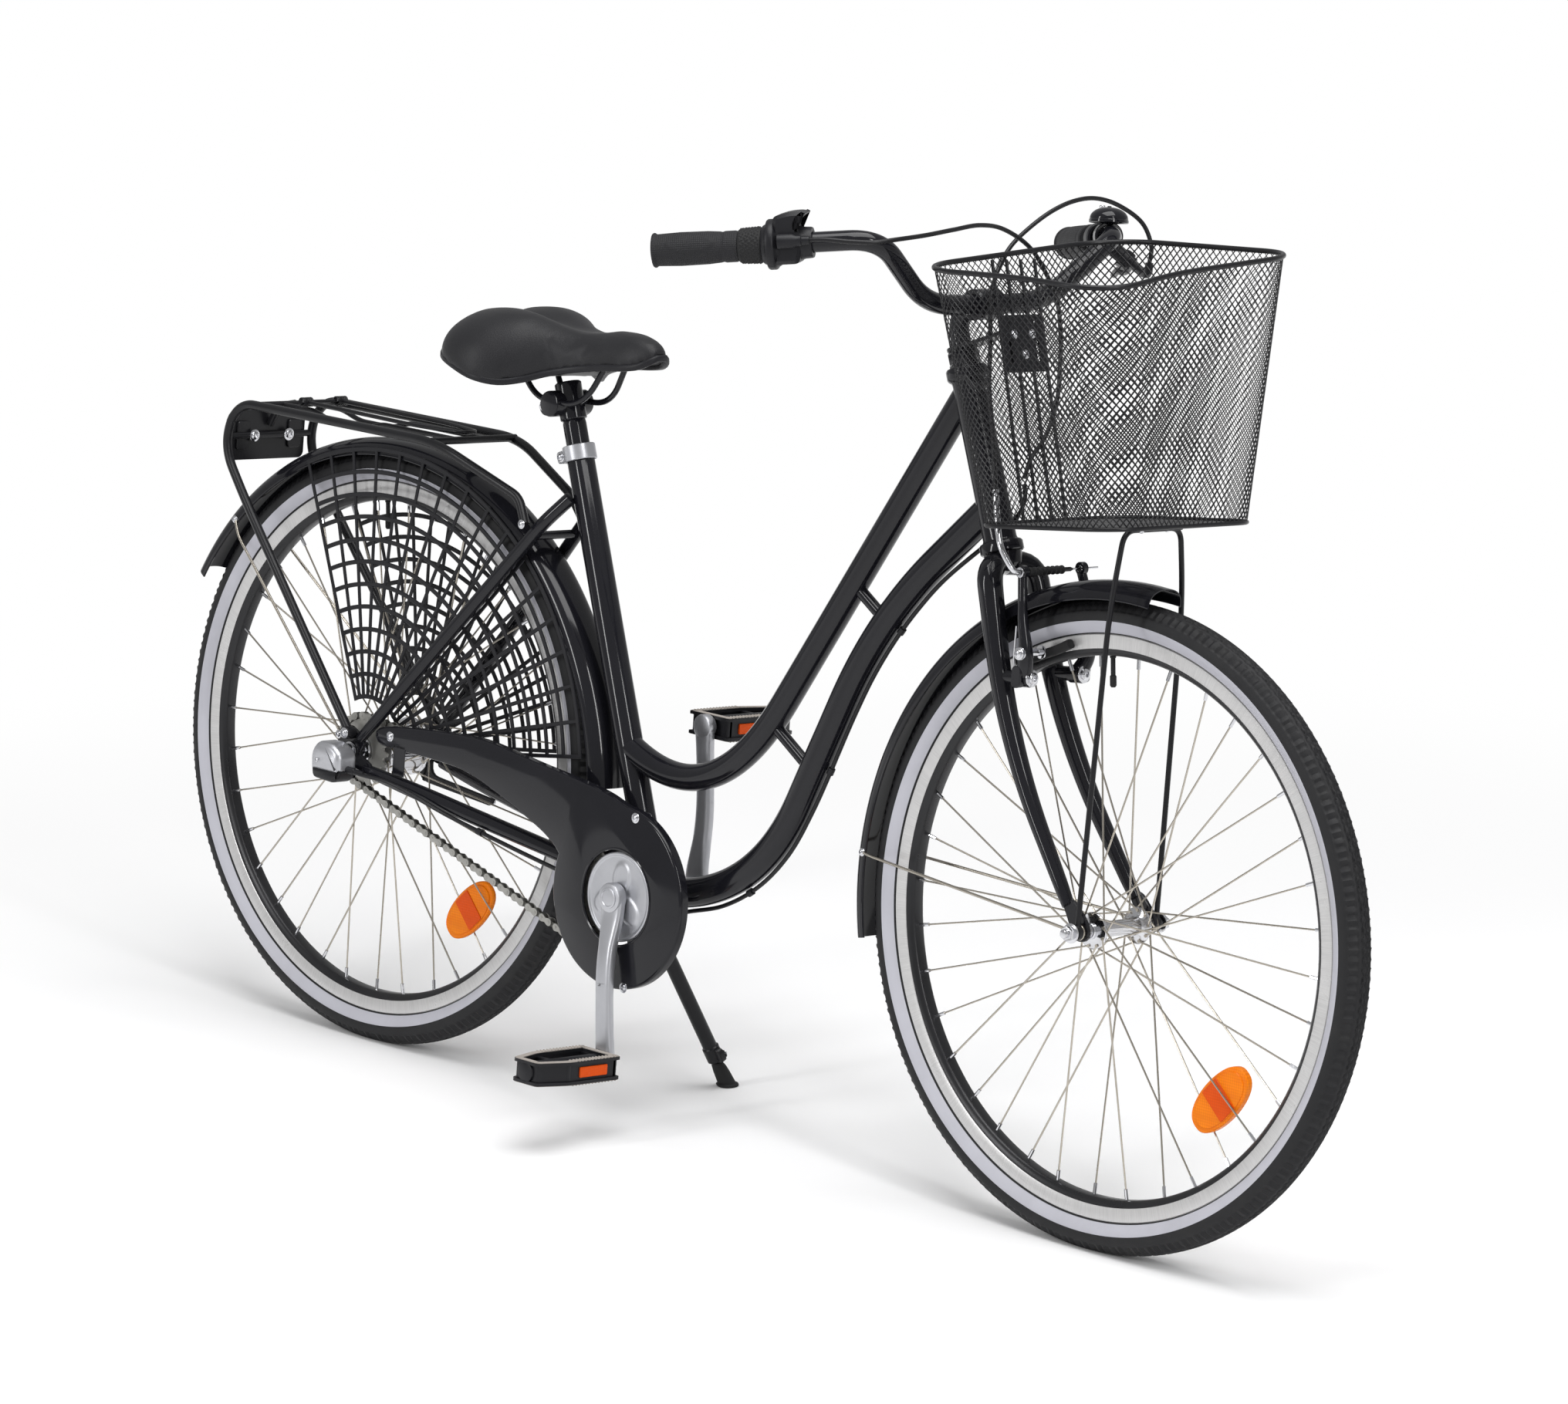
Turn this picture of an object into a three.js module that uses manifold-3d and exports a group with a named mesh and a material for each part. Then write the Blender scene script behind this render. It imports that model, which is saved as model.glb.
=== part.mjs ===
// A step-through city bicycle leaning on its side stand, with a front basket, a rear rack,
// a chain guard and three-speed hub. Units are millimetres.
// Every piece is drawn on the upright bicycle: X forward, Y to the rider's left, Z up, with the
// rear tyre standing at the origin. The whole bicycle then leans to its left, on to the stand.
import * as THREE from "three";
import { mergeVertices } from "three/addons/utils/BufferGeometryUtils.js";
import Module from "manifold-3d";

const wasm = await Module();
wasm.setup();

const radians = THREE.MathUtils.degToRad;
const point = (x, y, z) => new THREE.Vector3(x, y, z);

// ---------------------------------------------------------------- driving dimensions

const GAP = 0.3;
const LEAN = radians(6);

const WHEELBASE = 1160;
const WHEEL_SIDES = 32;
const TYRE = { radius: 351, section: 20, wall: 2.5, bead: radians(144) };
const RIM = { edge: 314.4, shoulder: 299, well: 291, half: 12.4, wellHalf: 7, sheet: 1.5 };
const SPOKES = { count: 36, radius: 1.1, side: 1.8, crossing: radians(60) };
const AXLE = { radius: 5, bore: 5.4, nut: 9 };
const FRONT_HUB = { barrel: 9, flange: 20, flangeAt: 35, sheet: 3, end: 42 };
const REAR_HUB = { drum: 29, flange: 34, flangeAt: 29.5, sheet: 3, cover: 25, driver: 16, end: 50 };
const FORK_END = { inner: 50.5, sheet: 5 };
const DROPOUT = { inner: 59.5, sheet: 5 };
const REFLECTOR = { reach: 228, long: 94, wide: 48 };
const FRONT_REFLECTOR = { thick: 10.8, turn: radians(-42) };
const REAR_REFLECTOR = { thick: 8, turn: radians(-47) };

const HEAD_ANGLE = radians(68.5);
const HEAD_FOOT = point(952, 0, 728);
const HEAD = { radius: 18.5, bore: 13.3, length: 182, cup: 12, lowerCup: 24, upperCup: 23 };
const STEERER = { radius: 12.7, bore: 11.4, locknut: 17, locknutHeight: 19 };
const SEAT_ANGLE = radians(70);
const SEAT_TUBE = { radius: 16, bore: 14, length: 517 };
const SEAT_POST = { radius: 13.6, bore: 12.1, inside: 157, out: 33, neck: 11, neckLength: 42 };
const SEAT_CLAMP = { sheet: 2.4, height: 24, rise: 3 };
const BRACKET = point(459, 0, 260);
const SHELL = { radius: 20, half: 34, bore: 9.1 };
const UPPER_TUBE = { radius: 15.5, bore: 13.9 };
const LOWER_TUBE = { radius: 17, bore: 15.3 };
const BRACE_RADIUS = 7;
const BRACES = [
  { at: 0.62, length: 42 },
  { at: 1.07, length: 52 },
];
const CHAIN_STAY = 9.5;
const SEAT_STAY = 8;
const BLADE = 11;

const CRANK = { length: 185, turn: radians(7), boss: 17, eye: 14, face: 60, bossDepth: 14 };
const CRANK_EYE = { inner: 76, depth: 12 };
const SPINDLE = { radius: 6, bore: 6.5, length: 108 };
const PEDAL = { half: 32, tip: 20, straight: 78, length: 118, thick: 26 };
const CRANK_AXLE = { radius: 8.5, half: 66 };
const CHAIN_LINE = 45;
const CHAIN = { width: 7, half: 4, pitch: 12.7 };
const TEETH = { front: 42, rear: 20 };
const SPROCKET_SHEET = 3;
const TOOTH_ROOT = 4.8;
const GUARD = { radius: 105, hole: 54, face: 62, depth: 12, sheet: 1.6 };

const BAR = 11;
const BAR_FIT = BAR + 2 * GAP;
const GRIP = { radius: 17, length: 93, twist: 25, left: 124 };
const STEM = { quill: 11, clamp: 17, clampHalf: 18 };
const RACK_TUBE = 5.5;
const WIRE = 3;
const CABLE = 2.5;
const FENDER = { half: 26, sheet: 1.6, depth: 20 };
const BRAKE_AXIS = point(0.993, 0, 0.116).normalize();

// ---------------------------------------------------------------- geometry helpers

// Only positions and shared vertices are kept, so that the surface is closed.
function closed(geometry) {
  geometry.deleteAttribute("normal");
  geometry.deleteAttribute("uv");
  return mergeVertices(geometry, 1e-4);
}

function solidOf(geometry) {
  return new wasm.Manifold(
    new wasm.Mesh({
      numProp: 3,
      vertProperties: new Float32Array(geometry.attributes.position.array),
      triVerts: new Uint32Array(geometry.index.array),
    }),
  );
}

function geometryOf(solid) {
  const mesh = solid.getMesh();
  return new THREE.BufferGeometry()
    .setAttribute("position", new THREE.BufferAttribute(mesh.vertProperties, 3))
    .setIndex(new THREE.BufferAttribute(mesh.triVerts, 1));
}

const join = (...parts) =>
  geometryOf(parts.map(solidOf).reduce((whole, part) => whole.add(part)));

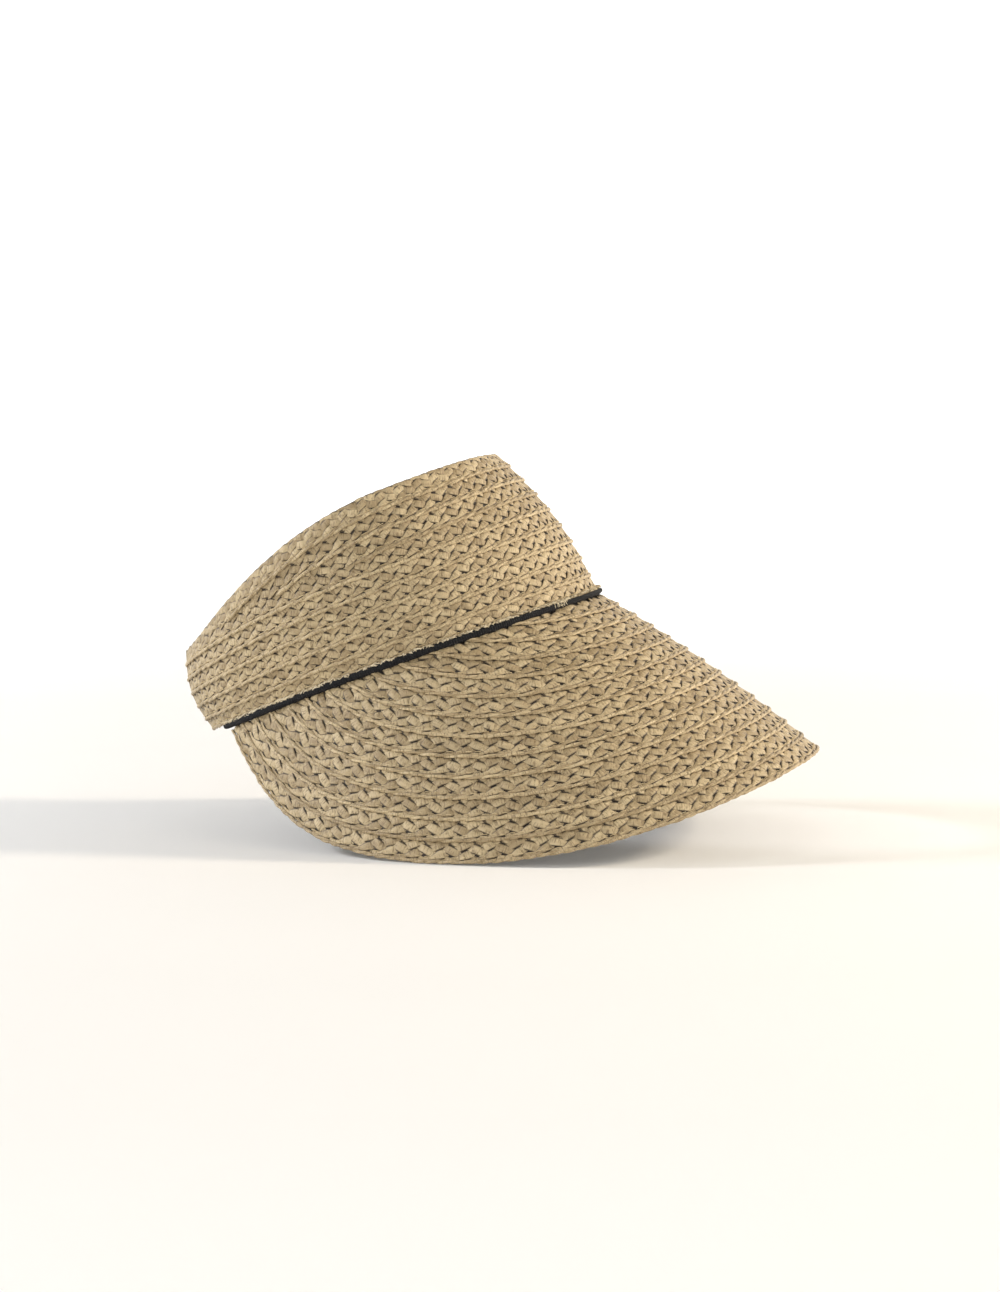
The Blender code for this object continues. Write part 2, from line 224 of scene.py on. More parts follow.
@dataclass(frozen=True)
class PaperStraw(Finish):
    """Paper straw: a ribbon of kraft paper, crinkled and pressed flat, then plaited.

    It gives the eye a dry, matt tan with fine creases, one tone to each strand and paler along fine
    fibre streaks. Painted shade darkens the crease hollows, the gaps and edges of the ribbons, and
    the paper under the next row.
    """

    dark: str = "#97835F"
    body: str = "#AC9773"
    pale: str = "#CBB790"
    # the crease colour is painted shade, for the creases' hollows
    crease_shade: str = "#705C3D"
    painted_shade: str = "#261B0D"     # painted shade, where the mesh's rise is low: down between and under the ribbons, along their edges and under the next row
    crease_mm: float = 0.8      # really 0.5, drawn wider so that it shows
    fibre_mm: float = 0.45      # really 0.2, drawn wider so that it shows
    patch_mm: float = 9.0
    relief_mm: float = 0.50
    bump: float = 1.0
    roughness: float = 0.48
    sheen: float = 0.08

    def weave(self, tree: Tree, lay: Socket) -> tuple[Socket, Socket]:
        """Return the colour and the relief of creased paper ribbon."""
        parts = add_node(tree, "ShaderNodeSeparateXYZ", {0: lay})
        strand = add_node(tree, "ShaderNodeTexWhiteNoise", {"W": parts.outputs[2]},
                          noise_dimensions="1D").outputs["Value"]
        patch = self.noise(tree, lay, self.patch_mm, self.patch_mm / 3)
        creases = self.noise(tree, lay, self.crease_mm, 3.5 * self.crease_mm, 3.0)
        fibres = self.noise(tree, lay, 14 * self.fibre_mm, self.fibre_mm, 3.0)
        tone = add_node(tree, "ShaderNodeMath", {0: strand, 1: 0.55, 2: patch},
                        operation="MULTIPLY_ADD").outputs[0]
        under = self.mix(tree, self.span(tree, tone, 0.30, 0.78), linear(self.dark),
                         linear(self.body))
        base = self.mix(tree, self.span(tree, tone, 0.62, 1.10), under, linear(self.pale))
        worn = self.mix(tree, self.span(tree, fibres, 0.58, 0.76, 0.0, 0.40), base,
                        linear(self.pale))
        # painted shade: the crease colour where the creases' relief is low
        creased = self.mix(tree, self.span(tree, creases, 0.50, 0.32, 0.0, 0.80), worn,
                           linear(self.crease_shade))
        # painted shade: the straw goes to its painted-shade colour where the mesh's rise is low
        rise = add_node(tree, "ShaderNodeAttribute", attribute_name="rise").outputs["Fac"]
        colour = self.mix(tree, self.span(tree, rise, 0.06, 0.40), linear(self.painted_shade), creased)
        relief = add_node(tree, "ShaderNodeMath", {0: fibres, 1: 0.6, 2: creases},
                          operation="MULTIPLY_ADD").outputs[0]
        return colour, relief


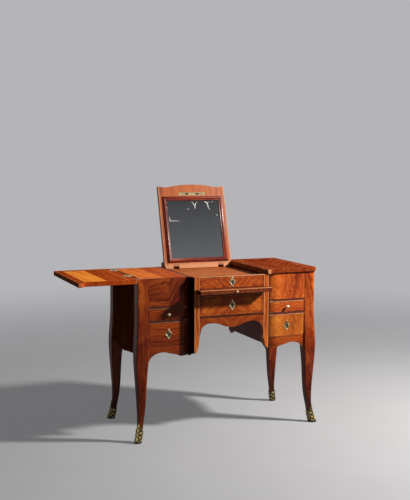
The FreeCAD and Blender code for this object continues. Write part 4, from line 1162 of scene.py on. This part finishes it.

■ ■ ■ ■ ■

GOAL: Find every line in the entries that includes the word "this", then state how many there are and nothing else.

COMPLETED TASK: 3